First-Touch Attribution
An attribution model that gives 100% of the conversion credit to the first marketing touchpoint a customer interacted with. It is useful for understanding which channels drive initial awareness and demand generation. The model is calculated simply: the channel or campaign that initiated the first tracked interaction receives full credit. First-touch is especially popular among B2B marketers where the average buying cycle spans 6 to 12 months, making it important to identify which channels fill the top of the pipeline.
Why It Matters
First-touch attribution highlights the channels that introduce new prospects to your brand. It is valuable for evaluating top-of-funnel investments like display advertising, content marketing, and influencer partnerships that create initial awareness but rarely drive immediate conversions. Without first-touch visibility, brands often undervalue awareness channels by 40-60% and gradually starve pipeline-building spend in favor of bottom-funnel tactics, ultimately shrinking the total addressable audience over time.
Example
A customer first discovers a brand through an Instagram ad, later clicks a Google search result, and finally converts through a retargeting ad. First-touch attributes the entire $100 purchase to Instagram, revealing its role in driving new customer discovery.
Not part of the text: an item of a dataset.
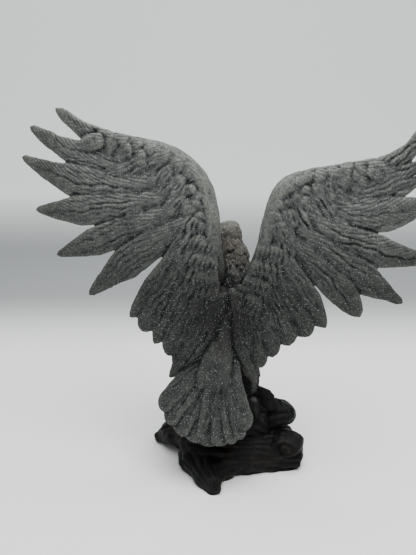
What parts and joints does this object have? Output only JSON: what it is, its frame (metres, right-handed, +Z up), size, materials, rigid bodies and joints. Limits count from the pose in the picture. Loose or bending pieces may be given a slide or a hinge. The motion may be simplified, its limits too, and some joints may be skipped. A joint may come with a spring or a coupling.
{
  "type": "eagle sculpture",
  "caption": "Table-top eagle figure with raised, spread wings and a fanned tail, standing on a rough driftwood rock.",
  "frame": {"origin": "on the rock's flat underside, below the bird's feet", "axes": "+Z up, +Y the way the bird faces, +X towards its right wing tip"},
  "size_m": [0.2546, 0.086, 0.233],
  "materials": {
    "glitter_resin": "matt dark grey coat with fine silver glitter",
    "black_resin": "matt black coat with brown dry-brushed highlights"
  },
  "bodies": {
    "root": {"eagle": "glitter_resin", "rock_base": "black_resin"}
  },
  "joints": []
}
A SaaS company using first-touch found that podcast sponsorships originated 35% of enterprise deals despite generating zero last-click conversions, justifying a $50,000 per quarter podcast budget that would otherwise have been cut.
Related Terms
Last-Touch Attribution
An attribution model that assigns all conversion credit to the final touchpoint before a customer converts. It is simple to implement and easy to verify since only the closing interaction is tracked, but it systematically undervalues earlier interactions in the journey. Last-touch was the default in Google Analytics Universal and remains common in many CRM systems. With average e-commerce journeys involving 4 to 8 touchpoints, last-touch ignores up to 87.5% of the customer path.
Multi-Touch Attribution
An attribution approach that distributes conversion credit across multiple touchpoints in the customer journey rather than crediting a single interaction. Common multi-touch models include linear, time-decay, position-based, and algorithmic or data-driven. It provides a more complete picture of how channels work together to drive results and is especially critical for businesses with longer consideration cycles. The average B2C purchase involves 5 to 7 touchpoints, while B2B journeys can exceed 15 touchpoints across 3 to 6 months.